I had difficulty working out the angle of approach. Casting towards the groynes from the far bank required a wade into deep water to get within casting range and the current swirling around the boulders created drag. A stealthy crawl was the only option. Peering over the edge of the groyne I could see a classic dark shape cruising the calm water. A nymph left on the bottom in ambush twitched as the trout slid from the deeper water on its regular beat. A thrust of the tail and it had the size 6 Grey Darter
nymph. Even as the fly line and leader cut through the surface in the strike, it was running hard for the middle of the river. It curved downstream and tore into the white water at the tail. No choice, either let it run me past the backing (which was already showing through the remaining ﬂyline) or join it in the water.
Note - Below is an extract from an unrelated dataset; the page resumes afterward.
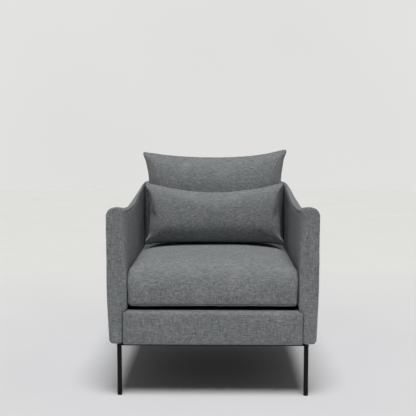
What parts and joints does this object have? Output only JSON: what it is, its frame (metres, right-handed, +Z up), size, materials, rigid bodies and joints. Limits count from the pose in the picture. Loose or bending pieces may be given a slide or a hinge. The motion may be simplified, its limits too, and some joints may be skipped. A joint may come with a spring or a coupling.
{
  "type": "upholstered armchair",
  "caption": "Low upholstered armchair on a slim black steel base, with a loose box seat cushion, a knife-edge back cushion and a lumbar pillow.",
  "frame": {"origin": "on the floor, under the middle of the chair's bounding box", "axes": "+Z up, -Y the way the chair faces, +X to the right of somebody who looks at its front"},
  "size_m": [0.72, 0.78, 0.8266],
  "materials": {
    "upholstery_fabric": "matte",
    "powder_coated_steel": "satin",
    "zinc_plated_steel": "satin",
    "spring_steel": "satin",
    "black_plastic": "matte",
    "hardwood": "matte",
    "plywood": "matte",
    "black_lining": "matte",
    "cushion_filling": "matte",
    "zip_tape": "matte",
    "zip_metal": "satin"
  },
  "bodies": {
    "frame": {"leg_front_left": "powder_coated_steel", "leg_rear_left": "powder_coated_steel", "leg_front_right": "powder_coated_steel", "leg_rear_right": "powder_coated_steel", "leg_glide_front_left": "black_plastic", "leg_glide_rear_left": "black_plastic", "leg_glide_front_right": "black_plastic", "leg_glide_rear_right": "black_plastic", "base_rail_front": "powder_coated_steel", "base_rail_rear": "powder_coated_steel", "base_rail_left": "powder_coated_steel", "base_rail_right": "powder_coated_steel", "mounting_plate_front_left": "powder_coated_steel", "mounting_plate_rear_left": "powder_coated_steel", "mounting_plate_front_right": "powder_coated_steel", "mounting_plate_rear_right": "powder_coated_steel", "plate_bolt_front_left": "zinc_plated_steel", "plate_bolt_rear_left": "zinc_plated_steel", "plate_bolt_front_right": "zinc_plated_steel", "plate_bolt_rear_right": "zinc_plated_steel", "seat_rail_front": "hardwood", "seat_rail_rear": "hardwood", "seat_rail_left": "hardwood", "seat_rail_right": "hardwood", "corner_block_front_left": "hardwood", "corner_block_rear_left": "hardwood", "corner_block_front_right": "hardwood", "corner_block_rear_right": "hardwood", "arm_panel_left": "plywood", "arm_panel_right": "plywood", "back_post_left": "hardwood", "back_post_right": "hardwood", "back_top_rail": "hardwood", "seat_spring_1": "spring_steel", "seat_spring_2": "spring_steel", "seat_spring_3": "spring_steel", "seat_spring_4": "spring_steel", "seat_spring_5": "spring_steel", "spring_clip_strip_front": "zinc_plated_steel", "spring_clip_strip_rear": "zinc_plated_steel", "deck_pad": "black_lining", "dust_cover": "black_lining", "front_apron": "upholstery_fabric", "arm_upholstery_left": "upholstery_fabric", "arm_upholstery_right": "upholstery_fabric", "back_outside_cover": "upholstery_fabric", "back_inside_pad": "upholstery_fabric"},
    "seat_cushion": {"seat_cushion_cover": "upholstery_fabric", "seat_cushion_zip": "zip_tape", "seat_cushion_foam": "cushion_filling"},
    "back_cushion": {"back_cushion_cover": "upholstery_fabric", "back_cushion_zip": "zip_tape", "back_cushion_filling": "cushion_filling"},
    "lumbar_pillow": {"lumbar_pillow_cover": "upholstery_fabric", "lumbar_pillow_zip": "zip_tape", "lumbar_pillow_filling": "cushion_filling"},
    "seat_zip_slider": {"seat_cushion_slider": "zip_metal"},
    "back_zip_slider": {"back_cushion_slider": "zip_metal"},
    "lumbar_zip_slider": {"lumbar_pillow_slider": "zip_metal"}
  },
  "joints": [
    {"name": "seat_cushion_lift", "type": "slide", "parent": "frame", "child": "seat_cushion", "axis": [0, 0, 1], "range_m": [0, 0.4]},
    {"name": "back_cushion_lift", "type": "slide", "parent": "seat_cushion", "child": "back_cushion", "axis": [0, 0, 1], "range_m": [0, 0.4]},
    {"name": "lumbar_pillow_lift", "type": "slide", "parent": "back_cushion", "child": "lumbar_pillow", "axis": [0, -0.5, 0.866], "range_m": [0, 0.35]},
    {"name": "seat_zip_slide", "type": "slide", "parent": "seat_cushion", "child": "seat_zip_slider", "axis": [1, 0, 0], "range_m": [0, 0.43]},
    {"name": "back_zip_slide", "type": "slide", "parent": "back_cushion", "child": "back_zip_slider", "axis": [1, 0, 0], "range_m": [0, 0.31]},
    {"name": "lumbar_zip_slide", "type": "slide", "parent": "lumbar_pillow", "child": "lumbar_zip_slider", "axis": [1, 0, 0], "range_m": [0, 0.31]}
  ]
}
The water was still chillingly cold with recent snowmelt but I floundered after it, slid off the boulder and ﬂopped into the water to my chest. The rod was high as I could keep it and the reel was whirring against my chest as I tried to slow the rush and paddle with my free hand. I made the rapids and the trout was still connected. It sat in the quiet water behind a rock; as it regained its strength I regained line. As I got it onto the reel it moved sluggishly, seemingly reluctant to re-enter the fast water. It was a heavy jack, six hopefully seven pounds, and finally, he ran again. This time I kept in touch as we both slipped and scrambled in the white water. He lay exhausted on the edge of the gravel and as I stooped to slip the net around it the nymph drew free from the thin hold of skin. The trout drifted slowly out of reach, gave a quiver then ﬂed to freedom in the dark current.
We all sat on the bank at the tail of a glide swapping stories and watching the sun drop below the Victoria Range. Our rods were propped ready beside us. Circles from rising trout were spreading ever wider across the still surface in front. A magic day on the Maruia River, nearly complete.